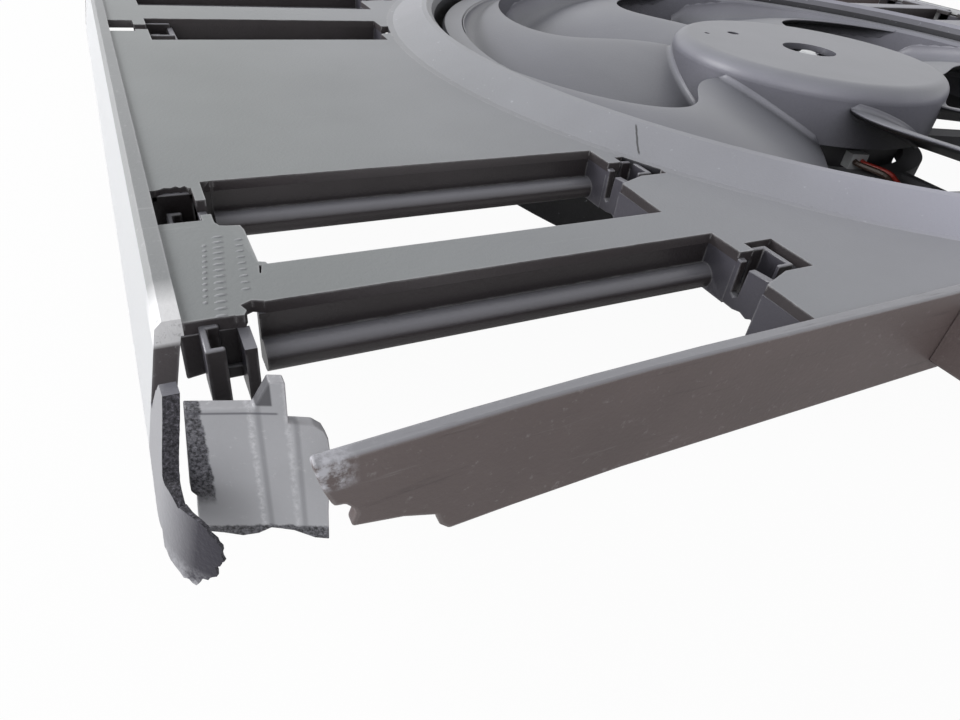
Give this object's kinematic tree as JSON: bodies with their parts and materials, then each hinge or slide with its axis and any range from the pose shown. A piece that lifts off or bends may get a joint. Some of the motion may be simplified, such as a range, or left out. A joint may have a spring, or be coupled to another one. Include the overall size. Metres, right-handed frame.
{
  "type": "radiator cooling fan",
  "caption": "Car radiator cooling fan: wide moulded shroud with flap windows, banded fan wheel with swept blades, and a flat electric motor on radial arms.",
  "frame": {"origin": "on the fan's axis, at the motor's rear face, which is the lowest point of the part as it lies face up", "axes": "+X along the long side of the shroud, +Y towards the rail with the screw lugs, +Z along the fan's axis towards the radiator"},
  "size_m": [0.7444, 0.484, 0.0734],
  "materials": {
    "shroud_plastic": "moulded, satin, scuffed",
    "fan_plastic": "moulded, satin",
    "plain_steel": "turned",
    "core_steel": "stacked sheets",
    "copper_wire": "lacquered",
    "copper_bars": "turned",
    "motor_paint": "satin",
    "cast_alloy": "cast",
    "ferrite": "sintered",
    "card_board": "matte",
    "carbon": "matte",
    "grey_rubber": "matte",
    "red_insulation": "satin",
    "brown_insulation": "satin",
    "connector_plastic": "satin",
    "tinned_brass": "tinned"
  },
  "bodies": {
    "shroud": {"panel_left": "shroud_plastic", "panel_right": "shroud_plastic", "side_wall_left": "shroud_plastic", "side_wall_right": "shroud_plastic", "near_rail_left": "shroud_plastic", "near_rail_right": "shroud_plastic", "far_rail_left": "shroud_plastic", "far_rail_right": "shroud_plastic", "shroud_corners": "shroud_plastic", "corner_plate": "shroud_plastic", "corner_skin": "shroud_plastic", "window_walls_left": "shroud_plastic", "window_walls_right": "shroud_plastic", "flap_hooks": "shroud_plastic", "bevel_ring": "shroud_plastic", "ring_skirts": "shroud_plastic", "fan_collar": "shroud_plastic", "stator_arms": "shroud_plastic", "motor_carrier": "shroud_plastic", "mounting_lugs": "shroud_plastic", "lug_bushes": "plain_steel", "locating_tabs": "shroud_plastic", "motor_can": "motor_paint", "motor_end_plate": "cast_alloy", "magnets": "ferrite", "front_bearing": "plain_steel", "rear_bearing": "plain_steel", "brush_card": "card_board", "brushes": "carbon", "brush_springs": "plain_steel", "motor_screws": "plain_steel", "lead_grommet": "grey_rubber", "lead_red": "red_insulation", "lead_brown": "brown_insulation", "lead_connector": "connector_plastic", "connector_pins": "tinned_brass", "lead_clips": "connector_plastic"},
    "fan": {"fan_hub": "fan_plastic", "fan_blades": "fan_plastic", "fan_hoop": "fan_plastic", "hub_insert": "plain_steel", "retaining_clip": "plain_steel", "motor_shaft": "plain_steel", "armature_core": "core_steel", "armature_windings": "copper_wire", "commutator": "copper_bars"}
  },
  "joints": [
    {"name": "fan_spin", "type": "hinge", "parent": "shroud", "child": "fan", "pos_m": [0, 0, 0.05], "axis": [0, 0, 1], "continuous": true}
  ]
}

= What you have to do =
Find the word "bodies" in the data and show each line that holds it.

= Full response =
Give this object's kinematic tree as JSON: bodies with their parts and materials, then each hinge or slide with its axis and any range from the pose shown. A piece that lifts off or bends may get a joint. Some of the motion may be simplified, such as a range, or left out. A joint may have a spring, or be coupled to another one. Include the overall size. Metres, right-handed frame.
  "bodies": {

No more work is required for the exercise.